▶ Source data:
+ + + + + + +

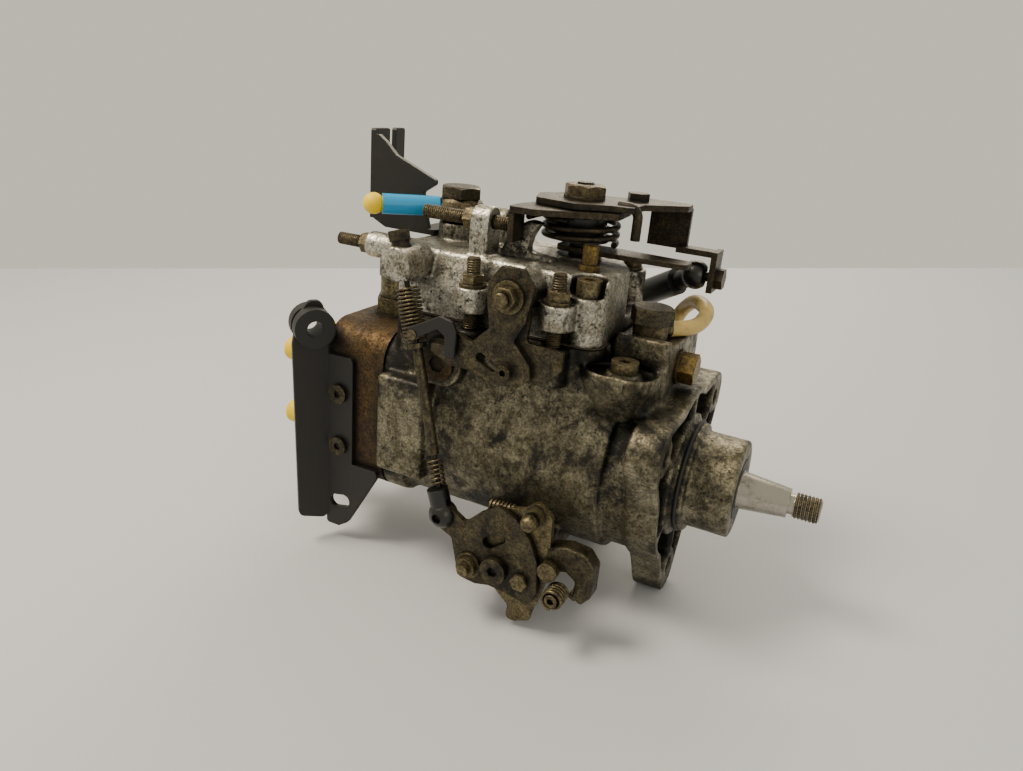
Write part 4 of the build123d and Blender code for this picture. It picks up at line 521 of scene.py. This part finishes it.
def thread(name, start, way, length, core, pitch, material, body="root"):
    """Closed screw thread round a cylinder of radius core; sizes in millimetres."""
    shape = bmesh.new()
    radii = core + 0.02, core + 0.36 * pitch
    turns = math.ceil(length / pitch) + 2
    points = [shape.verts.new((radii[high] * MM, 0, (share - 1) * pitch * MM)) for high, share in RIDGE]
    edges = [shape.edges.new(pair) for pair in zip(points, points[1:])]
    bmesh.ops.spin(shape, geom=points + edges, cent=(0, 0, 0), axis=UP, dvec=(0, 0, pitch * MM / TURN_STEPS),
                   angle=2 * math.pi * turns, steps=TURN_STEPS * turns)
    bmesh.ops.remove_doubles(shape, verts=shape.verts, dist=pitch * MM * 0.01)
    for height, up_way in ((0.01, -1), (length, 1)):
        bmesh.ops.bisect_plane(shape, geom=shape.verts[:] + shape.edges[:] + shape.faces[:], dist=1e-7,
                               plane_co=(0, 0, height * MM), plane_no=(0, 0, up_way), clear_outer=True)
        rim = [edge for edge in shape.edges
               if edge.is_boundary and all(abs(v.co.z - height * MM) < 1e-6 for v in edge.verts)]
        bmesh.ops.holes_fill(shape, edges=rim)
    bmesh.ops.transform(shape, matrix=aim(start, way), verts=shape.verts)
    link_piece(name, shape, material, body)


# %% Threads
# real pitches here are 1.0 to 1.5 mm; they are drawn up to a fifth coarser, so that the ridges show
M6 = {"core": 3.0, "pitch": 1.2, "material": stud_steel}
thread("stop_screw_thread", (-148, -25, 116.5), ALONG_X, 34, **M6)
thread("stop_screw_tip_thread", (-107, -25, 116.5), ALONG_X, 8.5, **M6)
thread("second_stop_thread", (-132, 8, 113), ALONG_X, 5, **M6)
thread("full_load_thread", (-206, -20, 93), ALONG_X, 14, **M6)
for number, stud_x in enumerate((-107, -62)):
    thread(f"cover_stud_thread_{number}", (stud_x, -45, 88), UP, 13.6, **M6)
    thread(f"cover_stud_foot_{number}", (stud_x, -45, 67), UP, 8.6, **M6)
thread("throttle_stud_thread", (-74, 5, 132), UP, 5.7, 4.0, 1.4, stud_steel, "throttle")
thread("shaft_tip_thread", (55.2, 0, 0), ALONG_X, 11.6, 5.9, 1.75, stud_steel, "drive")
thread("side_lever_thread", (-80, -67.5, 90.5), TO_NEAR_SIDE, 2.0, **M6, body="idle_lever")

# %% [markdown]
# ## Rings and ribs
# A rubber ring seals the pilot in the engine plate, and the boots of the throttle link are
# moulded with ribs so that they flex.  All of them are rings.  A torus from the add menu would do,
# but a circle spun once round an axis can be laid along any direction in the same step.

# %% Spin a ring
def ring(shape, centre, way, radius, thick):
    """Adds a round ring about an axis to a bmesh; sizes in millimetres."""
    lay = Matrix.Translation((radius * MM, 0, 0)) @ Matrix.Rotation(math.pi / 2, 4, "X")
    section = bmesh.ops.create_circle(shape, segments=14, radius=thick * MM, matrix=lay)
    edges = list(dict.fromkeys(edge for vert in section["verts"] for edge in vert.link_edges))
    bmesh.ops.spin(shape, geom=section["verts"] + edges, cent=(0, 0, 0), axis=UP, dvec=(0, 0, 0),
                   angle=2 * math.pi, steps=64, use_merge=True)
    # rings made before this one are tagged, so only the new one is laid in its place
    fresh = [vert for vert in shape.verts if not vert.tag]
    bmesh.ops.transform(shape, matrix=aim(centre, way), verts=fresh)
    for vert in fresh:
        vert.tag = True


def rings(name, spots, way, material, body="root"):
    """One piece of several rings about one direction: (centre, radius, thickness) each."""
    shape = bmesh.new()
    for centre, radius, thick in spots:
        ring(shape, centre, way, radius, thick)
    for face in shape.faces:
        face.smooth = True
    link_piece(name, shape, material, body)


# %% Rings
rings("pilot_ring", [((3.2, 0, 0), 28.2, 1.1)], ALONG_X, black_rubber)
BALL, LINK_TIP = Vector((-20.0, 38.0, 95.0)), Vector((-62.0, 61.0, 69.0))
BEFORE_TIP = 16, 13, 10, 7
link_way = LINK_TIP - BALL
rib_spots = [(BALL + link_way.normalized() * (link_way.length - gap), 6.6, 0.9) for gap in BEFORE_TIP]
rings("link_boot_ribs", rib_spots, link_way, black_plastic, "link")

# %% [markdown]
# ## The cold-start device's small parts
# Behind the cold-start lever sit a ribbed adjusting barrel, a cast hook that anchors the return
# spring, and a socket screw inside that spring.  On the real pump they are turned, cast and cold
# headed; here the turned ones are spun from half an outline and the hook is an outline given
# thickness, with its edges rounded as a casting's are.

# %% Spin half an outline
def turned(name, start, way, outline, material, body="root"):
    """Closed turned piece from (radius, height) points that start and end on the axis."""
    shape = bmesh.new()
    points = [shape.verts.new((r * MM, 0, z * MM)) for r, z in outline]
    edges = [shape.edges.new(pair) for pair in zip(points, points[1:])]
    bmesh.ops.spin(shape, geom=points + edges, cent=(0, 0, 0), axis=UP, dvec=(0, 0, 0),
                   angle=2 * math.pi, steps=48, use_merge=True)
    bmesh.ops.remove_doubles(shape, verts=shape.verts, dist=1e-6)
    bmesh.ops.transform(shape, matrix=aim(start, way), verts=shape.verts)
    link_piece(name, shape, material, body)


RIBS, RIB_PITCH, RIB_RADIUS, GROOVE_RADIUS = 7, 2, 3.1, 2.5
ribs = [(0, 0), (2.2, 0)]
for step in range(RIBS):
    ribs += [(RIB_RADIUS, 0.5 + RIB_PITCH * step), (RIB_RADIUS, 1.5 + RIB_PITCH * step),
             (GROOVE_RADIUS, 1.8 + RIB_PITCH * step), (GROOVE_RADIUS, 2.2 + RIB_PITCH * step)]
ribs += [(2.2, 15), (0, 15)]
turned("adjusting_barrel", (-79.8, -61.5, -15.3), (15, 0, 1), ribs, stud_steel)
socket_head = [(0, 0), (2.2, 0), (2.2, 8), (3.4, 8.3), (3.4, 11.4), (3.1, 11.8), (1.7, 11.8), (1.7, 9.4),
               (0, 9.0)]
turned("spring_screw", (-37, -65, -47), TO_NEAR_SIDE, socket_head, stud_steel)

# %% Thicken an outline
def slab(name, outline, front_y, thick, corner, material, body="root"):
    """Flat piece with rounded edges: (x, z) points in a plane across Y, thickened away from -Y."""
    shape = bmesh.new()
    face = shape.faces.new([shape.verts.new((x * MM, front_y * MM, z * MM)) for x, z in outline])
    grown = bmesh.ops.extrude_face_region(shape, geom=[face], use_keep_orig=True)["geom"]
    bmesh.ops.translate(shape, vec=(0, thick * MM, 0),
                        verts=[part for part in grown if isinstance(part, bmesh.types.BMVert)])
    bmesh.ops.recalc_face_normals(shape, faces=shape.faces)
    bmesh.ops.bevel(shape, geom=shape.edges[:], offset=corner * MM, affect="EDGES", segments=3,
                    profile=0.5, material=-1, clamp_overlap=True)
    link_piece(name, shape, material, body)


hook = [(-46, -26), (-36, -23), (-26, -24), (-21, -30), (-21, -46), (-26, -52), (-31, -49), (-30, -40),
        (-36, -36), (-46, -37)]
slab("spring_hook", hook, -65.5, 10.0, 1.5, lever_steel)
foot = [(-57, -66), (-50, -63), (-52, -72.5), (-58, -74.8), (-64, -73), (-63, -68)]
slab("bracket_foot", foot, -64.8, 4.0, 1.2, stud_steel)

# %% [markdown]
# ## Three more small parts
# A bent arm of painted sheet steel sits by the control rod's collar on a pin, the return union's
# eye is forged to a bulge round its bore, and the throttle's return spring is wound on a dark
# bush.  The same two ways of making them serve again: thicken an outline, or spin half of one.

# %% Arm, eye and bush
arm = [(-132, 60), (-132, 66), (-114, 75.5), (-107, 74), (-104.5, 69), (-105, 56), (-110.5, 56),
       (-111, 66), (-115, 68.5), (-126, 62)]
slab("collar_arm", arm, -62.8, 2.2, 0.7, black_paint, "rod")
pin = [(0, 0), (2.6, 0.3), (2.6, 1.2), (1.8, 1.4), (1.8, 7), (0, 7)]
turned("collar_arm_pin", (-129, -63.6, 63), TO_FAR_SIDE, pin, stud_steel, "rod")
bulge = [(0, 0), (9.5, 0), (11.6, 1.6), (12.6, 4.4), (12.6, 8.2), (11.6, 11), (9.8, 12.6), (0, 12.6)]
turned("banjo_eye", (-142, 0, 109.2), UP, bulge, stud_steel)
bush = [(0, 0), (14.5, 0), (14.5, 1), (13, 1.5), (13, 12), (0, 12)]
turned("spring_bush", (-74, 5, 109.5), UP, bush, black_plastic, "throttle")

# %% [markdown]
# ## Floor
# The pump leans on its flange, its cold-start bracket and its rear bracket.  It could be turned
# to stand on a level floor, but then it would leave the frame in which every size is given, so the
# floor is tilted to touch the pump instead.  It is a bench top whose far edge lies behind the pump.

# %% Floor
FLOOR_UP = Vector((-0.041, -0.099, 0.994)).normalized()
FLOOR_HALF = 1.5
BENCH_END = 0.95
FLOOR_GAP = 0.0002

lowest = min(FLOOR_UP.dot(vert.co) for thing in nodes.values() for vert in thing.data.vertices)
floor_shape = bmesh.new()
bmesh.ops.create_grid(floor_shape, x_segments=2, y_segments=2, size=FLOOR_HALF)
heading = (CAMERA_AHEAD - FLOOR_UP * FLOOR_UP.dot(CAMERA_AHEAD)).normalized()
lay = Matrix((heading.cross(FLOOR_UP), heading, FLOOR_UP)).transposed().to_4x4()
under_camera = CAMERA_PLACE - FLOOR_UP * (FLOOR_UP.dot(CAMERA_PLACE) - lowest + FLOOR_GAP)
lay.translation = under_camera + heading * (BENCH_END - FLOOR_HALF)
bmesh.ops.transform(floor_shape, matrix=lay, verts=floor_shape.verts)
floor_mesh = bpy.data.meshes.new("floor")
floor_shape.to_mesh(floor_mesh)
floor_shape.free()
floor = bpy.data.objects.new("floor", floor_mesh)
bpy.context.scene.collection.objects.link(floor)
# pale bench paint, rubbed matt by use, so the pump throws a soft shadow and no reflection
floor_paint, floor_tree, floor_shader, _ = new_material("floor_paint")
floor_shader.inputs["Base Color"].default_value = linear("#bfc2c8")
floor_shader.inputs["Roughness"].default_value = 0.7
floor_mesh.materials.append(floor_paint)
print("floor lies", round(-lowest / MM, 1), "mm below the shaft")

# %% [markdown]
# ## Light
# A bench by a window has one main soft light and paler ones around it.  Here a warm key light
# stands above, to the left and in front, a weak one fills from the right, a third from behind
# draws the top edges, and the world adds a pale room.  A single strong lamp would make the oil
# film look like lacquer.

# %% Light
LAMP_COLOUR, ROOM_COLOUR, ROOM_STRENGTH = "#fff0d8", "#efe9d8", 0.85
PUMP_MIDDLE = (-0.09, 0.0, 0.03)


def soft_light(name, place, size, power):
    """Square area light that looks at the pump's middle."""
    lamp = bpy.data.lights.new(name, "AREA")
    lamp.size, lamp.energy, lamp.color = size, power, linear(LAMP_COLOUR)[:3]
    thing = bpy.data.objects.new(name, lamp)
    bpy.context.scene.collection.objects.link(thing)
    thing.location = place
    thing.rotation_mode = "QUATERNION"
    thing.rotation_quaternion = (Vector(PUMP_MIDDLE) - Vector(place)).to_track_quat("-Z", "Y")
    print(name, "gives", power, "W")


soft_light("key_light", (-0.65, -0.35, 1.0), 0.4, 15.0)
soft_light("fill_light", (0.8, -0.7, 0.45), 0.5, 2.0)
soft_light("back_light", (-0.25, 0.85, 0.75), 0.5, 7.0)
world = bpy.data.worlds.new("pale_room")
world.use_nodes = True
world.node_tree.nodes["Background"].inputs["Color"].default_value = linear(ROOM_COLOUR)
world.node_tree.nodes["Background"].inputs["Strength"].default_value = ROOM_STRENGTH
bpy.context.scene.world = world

+ + + + + + +

▶ Exercise description: From the listing above, pick out each line where the word "this" appears.

▶ Solved problem:
Write part 4 of the build123d and Blender code for this picture. It picks up at line 521 of scene.py. This part finishes it.
    # rings made before this one are tagged, so only the new one is laid in its place